Sebagai catatan, selama ini Barat mengecam catatan HAM China, termasuk tindakan keras dalam bentuk penahanan sekitar 1 juta etnis minoritas Uighur di kamp-kamp pendidikan vokasional di Xinjiang, China barat laut. China merespons kecaman itu dengan kontranarasi yang semakin kuat.
China menegaskan dan menekankan bahwa keamanan dan pembangunan ekonomi di atas kebebasan sipil dan politik. ”Semua orang di setiap negara memiliki hak untuk memutuskan sendiri bagaimana pengembangan HAM di negara mereka,” kata Wakil Menteri Luar Negeri China Ma Zhaoxu kepada para delegasi Forum HAM.
Forum HAM
Peserta di Forum HAM Selatan Selatan itu antara lain delegasi dari Korut, Pakistan, dan Suriah. Sebagaimana China, ketiga negara ini memiliki catatan pelanggaran HAM yang juga disorot dunia. Salah satu pembicara di forum itu adalah Bouthaina Shaaban, penasihat politik Presiden Suriah Bashar al-Assad. Rezim Assad dituduh menggunakan senjata kimia dalam konflik di Suriah. Korban dari serangan itu tidak hanya milisi atau pemberontak, tetapi juga mengenai warga sipil, termasuk perempuan dan anak-anak.

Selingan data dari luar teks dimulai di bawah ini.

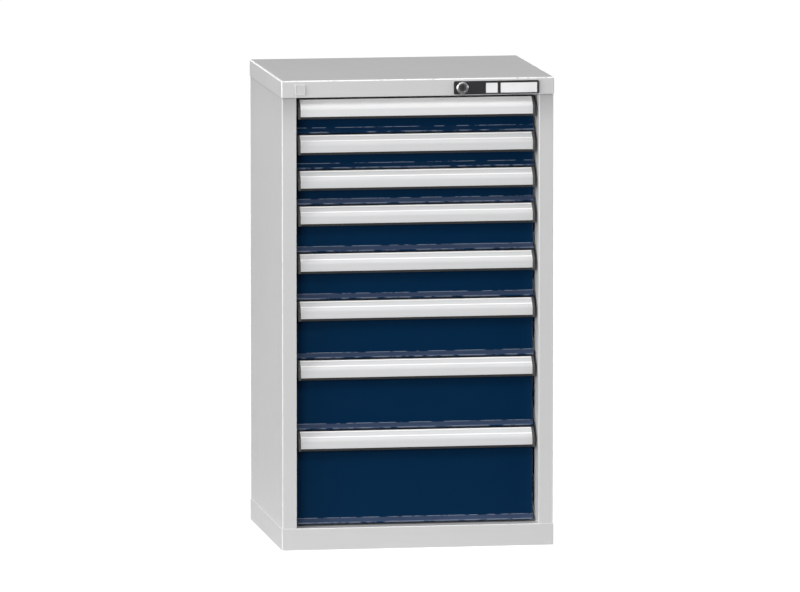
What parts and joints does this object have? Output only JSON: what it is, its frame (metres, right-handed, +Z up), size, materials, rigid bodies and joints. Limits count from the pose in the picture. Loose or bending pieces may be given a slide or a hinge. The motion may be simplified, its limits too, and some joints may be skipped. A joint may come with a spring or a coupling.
{
  "type": "drawer cabinet",
  "caption": "Light grey steel drawer cabinet with dark blue drawer fronts of stepped heights, silver label-strip handles and a central lock in its top cover.",
  "frame": {"origin": "middle of the footprint on the floor", "axes": "+Z up, +X to the right as seen from the front, the drawers open towards -Y"},
  "size_m": [0.578, 0.4786, 0.99],
  "materials": {
    "light_grey": "satin powder coat",
    "blue": "satin powder coat",
    "tray_grey": "satin powder coat",
    "zinc_steel": "zinc plated",
    "aluminium": "satin anodised",
    "dark_grey_plastic": "fine grained",
    "white_plastic": "smooth",
    "chrome": "polished",
    "dark_steel": "turned"
  },
  "bodies": {
    "cabinet": {"base_plinth": "light_grey", "left_side_panel": "light_grey", "right_side_panel": "light_grey", "back_panel": "light_grey", "top_cover": "light_grey", "upright_front_left": "light_grey", "upright_front_right": "light_grey", "upright_rear_left": "light_grey", "upright_rear_right": "light_grey", "cabinet_rails_left": "zinc_steel", "cabinet_rails_right": "zinc_steel", "lock_bezel": "dark_grey_plastic", "label_plates": "white_plastic", "lock_cylinder": "chrome", "lock_brackets": "zinc_steel", "badge_plate": "light_grey"},
    "drawer_1": {"drawer_1_tray": "tray_grey", "drawer_1_front": "blue", "drawer_1_grip": "dark_grey_plastic", "drawer_1_label_strip": "aluminium"},
    "slide_1": {"drawer_1_slide_mids": "zinc_steel"},
    "drawer_2": {"drawer_2_tray": "tray_grey", "drawer_2_front": "blue", "drawer_2_grip": "dark_grey_plastic", "drawer_2_label_strip": "aluminium"},
    "slide_2": {"drawer_2_slide_mids": "zinc_steel"},
    "drawer_3": {"drawer_3_tray": "tray_grey", "drawer_3_front": "blue", "drawer_3_grip": "dark_grey_plastic", "drawer_3_label_strip": "aluminium"},
    "slide_3": {"drawer_3_slide_mids": "zinc_steel"},
    "drawer_4": {"drawer_4_tray": "tray_grey", "drawer_4_front": "blue", "drawer_4_grip": "dark_grey_plastic", "drawer_4_label_strip": "aluminium"},
    "slide_4": {"drawer_4_slide_mids": "zinc_steel"},
    "drawer_5": {"drawer_5_tray": "tray_grey", "drawer_5_front": "blue", "drawer_5_grip": "dark_grey_plastic", "drawer_5_label_strip": "aluminium"},
    "slide_5": {"drawer_5_slide_mids": "zinc_steel"},
    "drawer_6": {"drawer_6_tray": "tray_grey", "drawer_6_front": "blue", "drawer_6_grip": "dark_grey_plastic", "drawer_6_label_strip": "aluminium"},
    "slide_6": {"drawer_6_slide_mids": "zinc_steel"},
    "drawer_7": {"drawer_7_tray": "tray_grey", "drawer_7_front": "blue", "drawer_7_grip": "dark_grey_plastic", "drawer_7_label_strip": "aluminium"},
    "slide_7": {"drawer_7_slide_mids": "zinc_steel"},
    "drawer_8": {"drawer_8_tray": "tray_grey", "drawer_8_front": "blue", "drawer_8_grip": "dark_grey_plastic", "drawer_8_label_strip": "aluminium"},
    "slide_8": {"drawer_8_slide_mids": "zinc_steel"},
    "lock_plug": {"lock_plug": "dark_steel", "lock_shaft": "zinc_steel", "lock_crank": "zinc_steel"},
    "lock_bar": {"lock_bar": "zinc_steel"}
  },
  "joints": [
    {"name": "drawer_1_slide", "type": "slide", "parent": "cabinet", "child": "drawer_1", "axis": [0, -1, 0], "range_m": [0, 0.38]},
    {"name": "slide_1_travel", "type": "slide", "parent": "cabinet", "child": "slide_1", "axis": [0, -1, 0], "range_m": [0, 0.19]},
    {"name": "drawer_2_slide", "type": "slide", "parent": "cabinet", "child": "drawer_2", "axis": [0, -1, 0], "range_m": [0, 0.38]},
    {"name": "slide_2_travel", "type": "slide", "parent": "cabinet", "child": "slide_2", "axis": [0, -1, 0], "range_m": [0, 0.19]},
    {"name": "drawer_3_slide", "type": "slide", "parent": "cabinet", "child": "drawer_3", "axis": [0, -1, 0], "range_m": [0, 0.38]},
    {"name": "slide_3_travel", "type": "slide", "parent": "cabinet", "child": "slide_3", "axis": [0, -1, 0], "range_m": [0, 0.19]},
    {"name": "drawer_4_slide", "type": "slide", "parent": "cabinet", "child": "drawer_4", "axis": [0, -1, 0], "range_m": [0, 0.38]},
    {"name": "slide_4_travel", "type": "slide", "parent": "cabinet", "child": "slide_4", "axis": [0, -1, 0], "range_m": [0, 0.19]},
    {"name": "drawer_5_slide", "type": "slide", "parent": "cabinet", "child": "drawer_5", "axis": [0, -1, 0], "range_m": [0, 0.38]},
    {"name": "slide_5_travel", "type": "slide", "parent": "cabinet", "child": "slide_5", "axis": [0, -1, 0], "range_m": [0, 0.19]},
    {"name": "drawer_6_slide", "type": "slide", "parent": "cabinet", "child": "drawer_6", "axis": [0, -1, 0], "range_m": [0, 0.38]},
    {"name": "slide_6_travel", "type": "slide", "parent": "cabinet", "child": "slide_6", "axis": [0, -1, 0], "range_m": [0, 0.19]},
    {"name": "drawer_7_slide", "type": "slide", "parent": "cabinet", "child": "drawer_7", "axis": [0, -1, 0], "range_m": [0, 0.38]},
    {"name": "slide_7_travel", "type": "slide", "parent": "cabinet", "child": "slide_7", "axis": [0, -1, 0], "range_m": [0, 0.19]},
    {"name": "drawer_8_slide", "type": "slide", "parent": "cabinet", "child": "drawer_8", "axis": [0, -1, 0], "range_m": [0, 0.38]},
    {"name": "slide_8_travel", "type": "slide", "parent": "cabinet", "child": "slide_8", "axis": [0, -1, 0], "range_m": [0, 0.19]},
    {"name": "lock_turn", "type": "hinge", "parent": "cabinet", "child": "lock_plug", "pos_m": [0.0933, -0.235, 0.97015], "axis": [0, 1, 0], "range_deg": [0, 90]},
    {"name": "lock_bar_lift", "type": "slide", "parent": "cabinet", "child": "lock_bar", "axis": [0, 0, 1], "range_m": [0, 0.008]}
  ],
  "couplings": [
    {"joint": "slide_1_travel", "follows": "drawer_1_slide", "ratio": 0.5},
    {"joint": "slide_2_travel", "follows": "drawer_2_slide", "ratio": 0.5},
    {"joint": "slide_3_travel", "follows": "drawer_3_slide", "ratio": 0.5},
    {"joint": "slide_4_travel", "follows": "drawer_4_slide", "ratio": 0.5},
    {"joint": "slide_5_travel", "follows": "drawer_5_slide", "ratio": 0.5},
    {"joint": "slide_6_travel", "follows": "drawer_6_slide", "ratio": 0.5},
    {"joint": "slide_7_travel", "follows": "drawer_7_slide", "ratio": 0.5},
    {"joint": "slide_8_travel", "follows": "drawer_8_slide", "ratio": 0.5},
    {"joint": "lock_turn", "follows": "lock_bar_lift", "rad_per_m": 196.3}
  ]
}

”Saya percaya China, dengan bantuan semua negara berkembang, dapat mendefinisikan kembali hak asasi manusia,” kata Bouthaina Shaaban dalam pidatonya yang mengecam Barat karena memaksakan agar semua negara di dunia mengikuti kemauan mereka.

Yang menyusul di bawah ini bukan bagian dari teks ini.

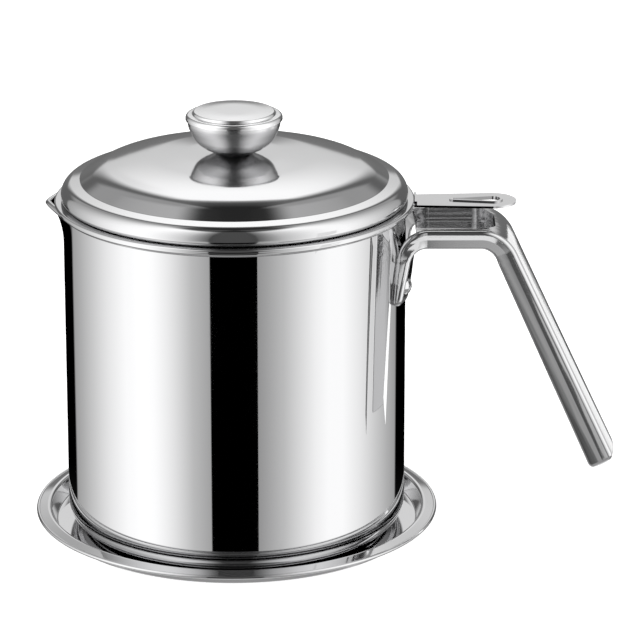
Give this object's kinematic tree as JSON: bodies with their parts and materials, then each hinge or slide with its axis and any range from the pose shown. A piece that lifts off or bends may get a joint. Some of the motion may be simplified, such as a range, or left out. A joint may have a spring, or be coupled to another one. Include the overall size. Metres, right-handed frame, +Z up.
{
  "type": "bacon grease container",
  "caption": "Polished steel bacon grease pot with pouring lip and riveted forked handle, standing on a saucer tray, with a lift-out mesh strainer and a domed lid with a knob.",
  "frame": {"origin": "centre of the tray's underside, on the pot's axis, where the object stands on the table", "axes": "+Z up, +X towards the handle, -X towards the pouring lip, +Y to the far side in the reference view"},
  "size_m": [0.2062, 0.1432, 0.1513],
  "materials": {
    "polished_steel": "mirror-polished stainless steel",
    "satin_steel": "satin stainless steel, inner pieces",
    "woven_mesh": "fine woven stainless wire"
  },
  "bodies": {
    "tray": {"tray": "polished_steel"},
    "pot": {"pot_body": "polished_steel", "handle": "polished_steel", "rivet_rear": "polished_steel", "rivet_front": "polished_steel"},
    "strainer": {"strainer_ring": "polished_steel", "strainer_tab": "polished_steel", "mesh_cup": "woven_mesh", "mesh_clamp_ring": "satin_steel"},
    "lid": {"lid_shell": "polished_steel", "lid_locating_ring": "satin_steel", "knob_bowl": "polished_steel", "knob_cap": "polished_steel", "knob_insert": "satin_steel", "knob_washer": "satin_steel", "knob_screw": "satin_steel"}
  },
  "joints": [
    {"name": "pot_lift", "type": "slide", "parent": "tray", "child": "pot", "axis": [0, 0, 1], "range_m": [0, 0.04]},
    {"name": "strainer_lift", "type": "slide", "parent": "pot", "child": "strainer", "axis": [0, 0, 1], "range_m": [0, 0.06]},
    {"name": "lid_lift", "type": "slide", "parent": "strainer", "child": "lid", "axis": [0, 0, 1], "range_m": [0, 0.06]}
  ]
}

Menurut kantor berita Xinhua, HAM yang paling mendasar adalah hak atas kehidupan yang aman dan itu bisa dicapai dengan memastikan keselamatan warga, dengan demikian HAM terlindungi.

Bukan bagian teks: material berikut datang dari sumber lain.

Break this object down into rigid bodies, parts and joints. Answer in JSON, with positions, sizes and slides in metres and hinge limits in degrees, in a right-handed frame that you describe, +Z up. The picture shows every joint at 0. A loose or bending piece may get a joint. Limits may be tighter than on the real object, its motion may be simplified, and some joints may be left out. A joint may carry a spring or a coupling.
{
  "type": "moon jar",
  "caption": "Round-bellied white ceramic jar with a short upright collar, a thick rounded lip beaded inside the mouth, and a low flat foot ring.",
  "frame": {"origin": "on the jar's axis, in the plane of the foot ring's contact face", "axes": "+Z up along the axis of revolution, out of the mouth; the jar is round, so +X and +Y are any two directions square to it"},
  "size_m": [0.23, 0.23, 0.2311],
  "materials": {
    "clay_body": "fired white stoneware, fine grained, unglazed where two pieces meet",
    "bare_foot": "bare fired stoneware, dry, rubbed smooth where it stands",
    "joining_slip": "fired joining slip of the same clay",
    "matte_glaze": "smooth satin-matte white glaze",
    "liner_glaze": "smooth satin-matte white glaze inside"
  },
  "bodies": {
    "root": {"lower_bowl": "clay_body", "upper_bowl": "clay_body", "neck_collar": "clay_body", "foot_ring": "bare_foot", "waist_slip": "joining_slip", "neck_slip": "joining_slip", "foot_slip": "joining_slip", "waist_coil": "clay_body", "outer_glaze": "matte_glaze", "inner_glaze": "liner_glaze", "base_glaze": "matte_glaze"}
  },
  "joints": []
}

Sebuah makalah yang dikeluarkan Pemerintah China pada September 2019 menyebut, kemiskinan menjadi penghalang terbesar untuk memenuhi HAM rakyat China. Makalah itu juga menekankan bahwa Pemerintah China telah mengangkat ratusan juta warga dari kemiskinan absolut sejak tahun 1970-an.
Upaya China untuk mendefinisikan kembali HAM mendapatkan momentumnya di forum internasional ini.
Gagal menghormati HAM
Menurut peneliti Amnesty International, Patrick Poon, apa yang diupayakan China tersebut adalah untuk melawan kritik terhadap kegagalan China menghormati standar HAM internasional.
Tanggapan China terhadap rentetan kecaman internasional baru-baru ini atas penahanan massal etnis minoritas Muslim Uighur di Xinjiang menunjukkan upaya China untuk membingkai pembangunan dan keamanan sebagai basis HAM yang paling penting.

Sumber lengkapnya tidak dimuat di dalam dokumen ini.